New, larger location benefits Liberty Lake Veterinary Center
Owners of a longtime East Valley small-animal hospital have transitioned into their new long-awaited and specially equipped facility.
And with a move across the Spokane River to Liberty Lake last year came a new name and the addition of a third doctor.
“We’re still settling in,” said Dr. Julie Clark, who co-owns the new Liberty Lake Veterinary Center with her husband, Darryl.
Both agree response to their move has been supportive, and the increased visibility may account for a few new customers.
The couple first opened Harvard Gentle Care Animal Hospital in Otis Orchards about 11 years ago, and Clark and Dr. Nissa Gese have cared for thousands of cats, dogs and other small animals.
Within a few years of opening the first hospital, the Clarks purchased the Liberty Lake property with hopes to someday build their own clinic. In the meantime, the couple did open the Crazy Beagle Coffee Company with a drive-through that now stands just north of the new vet center.

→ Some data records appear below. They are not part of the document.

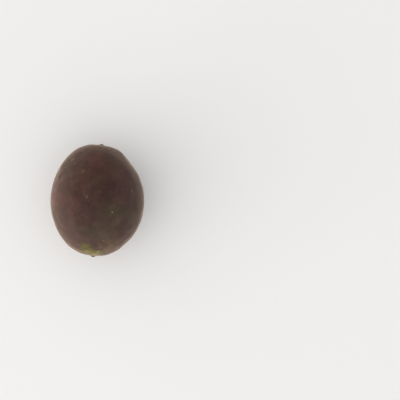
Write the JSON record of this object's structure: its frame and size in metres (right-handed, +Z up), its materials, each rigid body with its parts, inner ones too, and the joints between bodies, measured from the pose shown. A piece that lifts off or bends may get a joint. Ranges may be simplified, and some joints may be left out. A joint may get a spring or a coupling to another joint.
{
  "type": "passion fruit",
  "caption": "Whole ripe purple passion fruit: egg-shaped, dull leathery rind, corky stem scar at one end and dried style point at the other, lying on its side.",
  "frame": {"origin": "the middle of the flat rest spot's plane, under the centre of the fruit's bounding box", "axes": "+Y along the fruit from its stem scar to its style point, +Z up from the surface that it lies on, +X across it"},
  "size_m": [0.0486, 0.0588, 0.0467],
  "materials": {
    "rind": "dull waxy fruit rind, plum brown with a grey bloom, pale breathing pores and a green blush round the stem scar"
  },
  "bodies": {
    "root": {"fruit": "rind"}
  },
  "joints": []
}
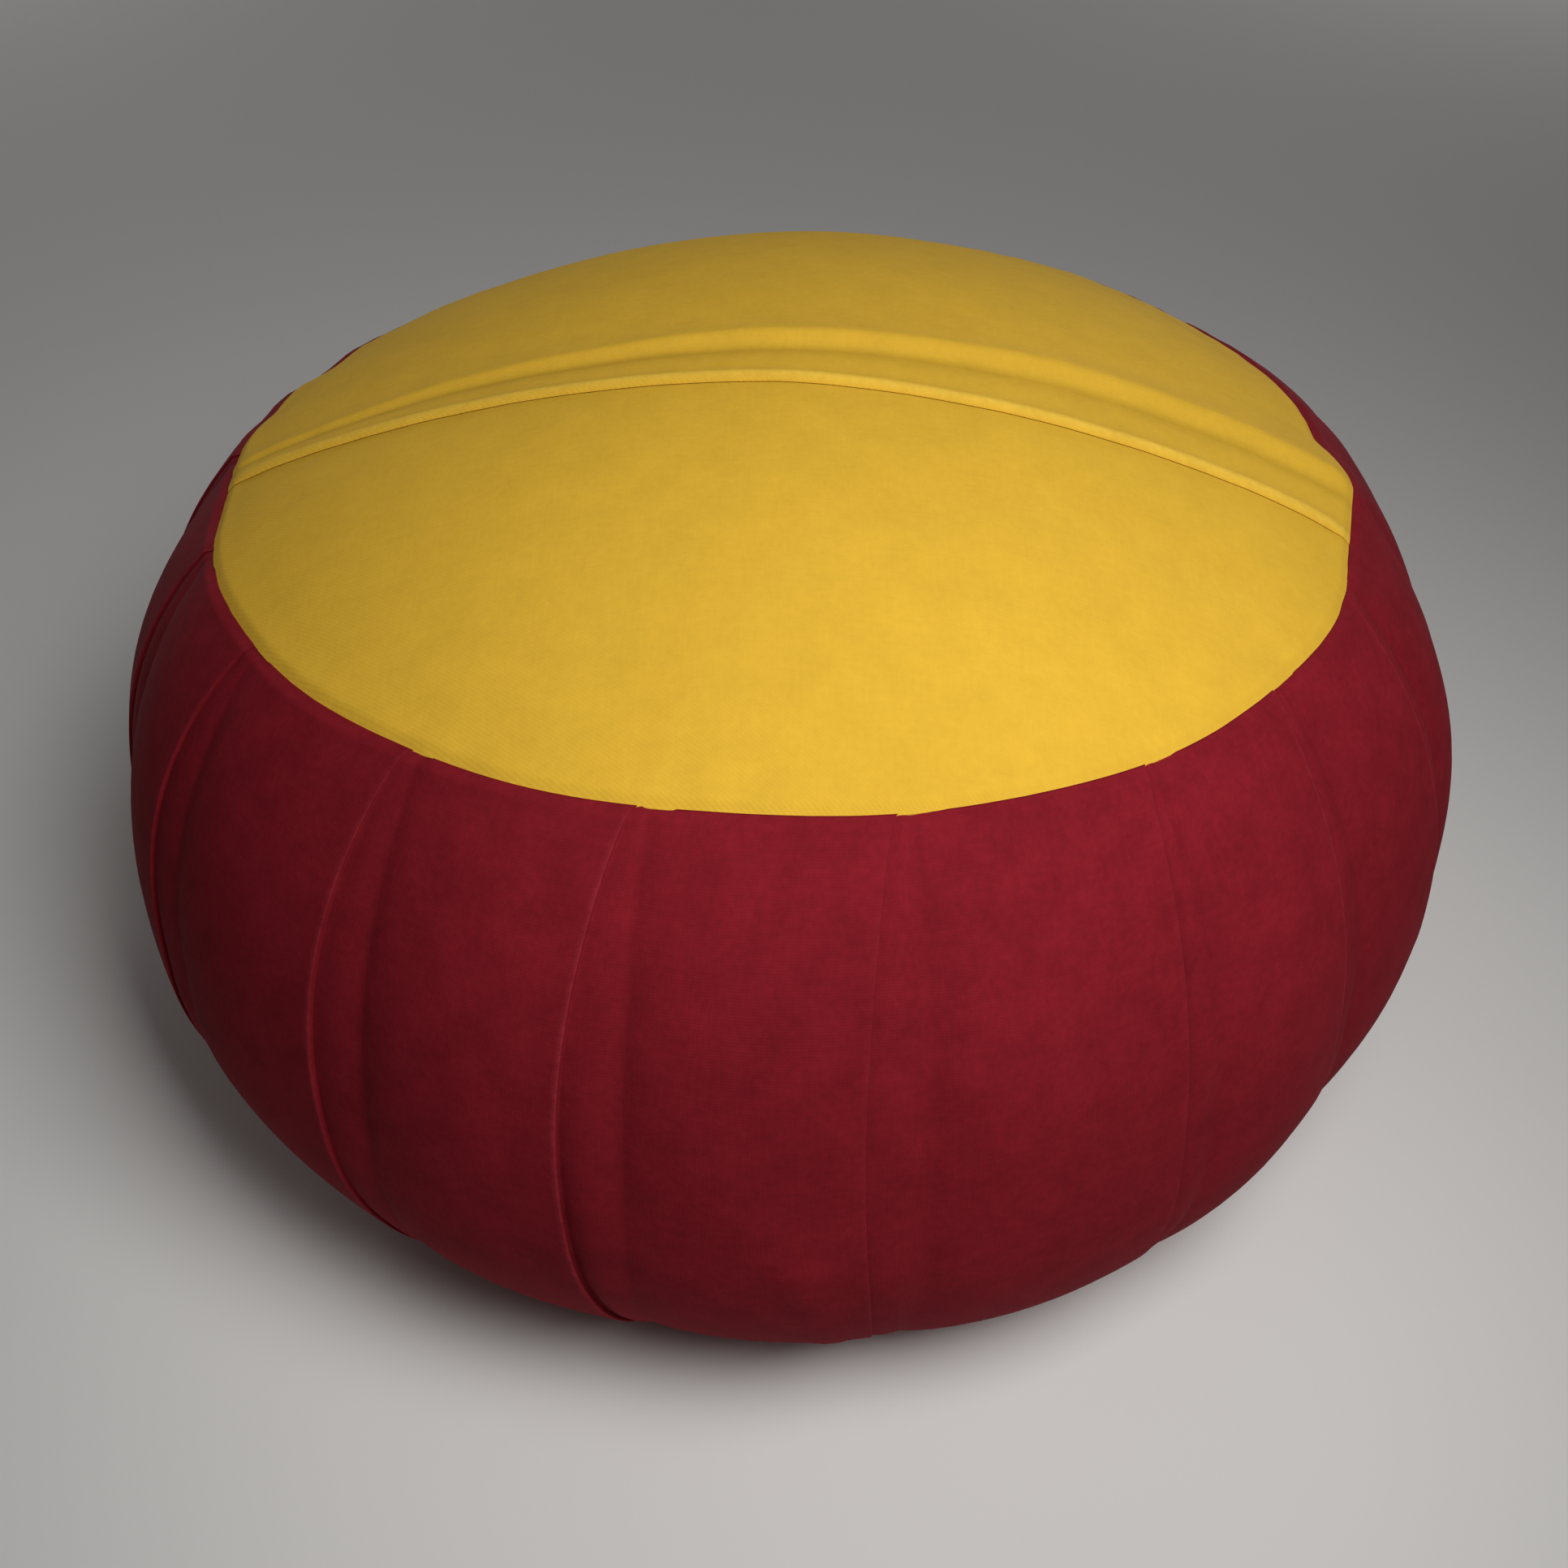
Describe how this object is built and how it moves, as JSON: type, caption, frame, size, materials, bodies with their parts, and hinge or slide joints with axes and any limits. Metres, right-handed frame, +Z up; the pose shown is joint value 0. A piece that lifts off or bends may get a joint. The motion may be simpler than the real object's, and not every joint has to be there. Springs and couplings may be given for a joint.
{
  "type": "meditation cushion",
  "caption": "Round, plump floor cushion for sitting in meditation: crowned top of lapped panels, knife-pleated side band, flat resting base.",
  "frame": {"origin": "middle of the cushion's footprint, on the plane that its underside rests on", "axes": "+Z up through the middle of the crown; -Y towards the front, where the lap's folded edge faces; +X to the right seen from the front"},
  "size_m": [0.363, 0.367, 0.2112],
  "materials": {
    "burgundy_cotton": "matt plain-weave cotton",
    "base_cotton": "matt plain-weave cotton",
    "yellow_cotton": "matt fine twill cotton"
  },
  "bodies": {
    "root": {"pleated_body": "burgundy_cotton", "base_panel": "base_cotton", "top_front_panel": "yellow_cotton", "top_back_panel": "yellow_cotton"}
  },
  "joints": []
}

The move to the 4,800-square-foot building was mostly completed last July, although some services, such as boarding, are still offered at the Otis Orchard location. Boarding is also available at the Liberty Lake facility.
Clients to the new locale will notice a spacious entrance and waiting area, which the Clarks said was important for them to help create a comfortable and enjoyable atmosphere for clients and staff. The new facility has about 1,300 square feet more than the previous location and is equipped with four patient rooms, a special drainage system, a larger surgical area, an upgraded X-ray machine and new surgical equipment. As well, the center has been equipped with insulated doors, which the owners say makes a noticeable difference.
Along with the relocation came the addition of a new veterinarian, . Doug Mohney, who most recently worked in Post Falls, and has a special interest in orthopedics.
The Clarks hope soon to add additional services such as dog training and animal grooming, and expand services to meet client needs remains on the agenda.
“Eventually, what we’re trying to do … is become a business for pets where people can come in and get it all done – to cover all the basics because we do get a lot of questions,” said Darryl Clark of future plans to grow the veterinary center.